Muslim Prayers in New York,
Sparking Worldwide Controversy
19 March 2005
Schoetzau report - Download 414k
Amina Wadud, a professor of Islamic studies at Virginia
Commonwealth University, below, leads prayer in New York
Controversy erupted in New York Friday and spread across the Islamic
world as a woman Islam scholar led Friday prayer services. The service opened
with a call to prayer by another woman whose grandfather once led the call to
prayer in Cairo,Egypt.
Organizers say it is the first time on
record that a woman has led the Muslim Friday prayer service. Men and women
generally sit separately during Muslim services and the role of prayer leader
has been reserved for men, although some Islamic scholars say they are aware of
a few other mixed-gender services led by women.
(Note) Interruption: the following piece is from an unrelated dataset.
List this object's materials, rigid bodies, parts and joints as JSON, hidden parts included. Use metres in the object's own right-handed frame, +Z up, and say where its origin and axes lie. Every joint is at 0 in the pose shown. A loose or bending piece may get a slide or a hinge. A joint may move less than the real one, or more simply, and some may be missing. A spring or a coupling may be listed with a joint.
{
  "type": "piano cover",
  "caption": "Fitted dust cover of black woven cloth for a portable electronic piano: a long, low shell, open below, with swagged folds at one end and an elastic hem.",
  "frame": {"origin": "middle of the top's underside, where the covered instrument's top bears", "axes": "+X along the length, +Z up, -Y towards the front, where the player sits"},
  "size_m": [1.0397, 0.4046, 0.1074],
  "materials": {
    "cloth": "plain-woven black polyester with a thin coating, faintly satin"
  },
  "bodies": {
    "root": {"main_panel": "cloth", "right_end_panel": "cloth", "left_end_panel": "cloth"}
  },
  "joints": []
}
Amina Wadud has now taken a step
to change Islamic traditions. An Islamic scholar at Virginia Commonwealth
University, Professor Wadud describes herself as a lonely scholar who took this
most public of steps to symbolize the possibilities for gender equality within
Islam. She led the mixed-gender service at a building on the grounds of the episcopal Cathedral of Saint John the Divine after the
original venue was changed following threats.
Several religious leaders in the Middle East have criticized the event, saying it violates
centuries of tradition. But in her sermon, Professor Wadud
said it is a violation of god's integrity to try to reduce half of God's
creation. "Allah is always present whether we acknowledge it or not,
whether we agree with it or not, whether it is convenient for us or not, women
and men both are necessary and essential to Allah's plan for creation and women
and men both have the capacity to reach more moral excellence," she said.
About one-third of the approximatively 100 congregants were men. Among them, a
graduate student named Enis from Turkey called the service an historic event. "This is the beginning of an end to
male domination in religious authority," he said.
Participants came from as far away and Kentucky and Michigan.
The location of the service was kept secret until the last moment because of
threats and dozens of police guarded the area, keeping about two dozen
protesters at bay. The protest groups included men and women.
Male Protester: "They are trying to bring change in the Koran.
If Islam goes with what you feel, then it is not a religion, it is an option.
We are against her because she is trying to offend 1.4 billion Muslims and as a
Muslim it is our duty to forbid what we see as evil."
Woman Protester: "I am against what she is saying because
it has never been allowed, since the 14th century until now all the religious
scholars never allow a woman to be an Iman."
Some observers say the event represents a
split between the thinking of older Muslims and a new generation born and bred
in the United States.
Others say the event was to help publicize a new book written by one of the
organizers. Either way, the small service has ignited a debate on the role of
women in Islam throughout the Muslim world, thanks in large part to the Internet.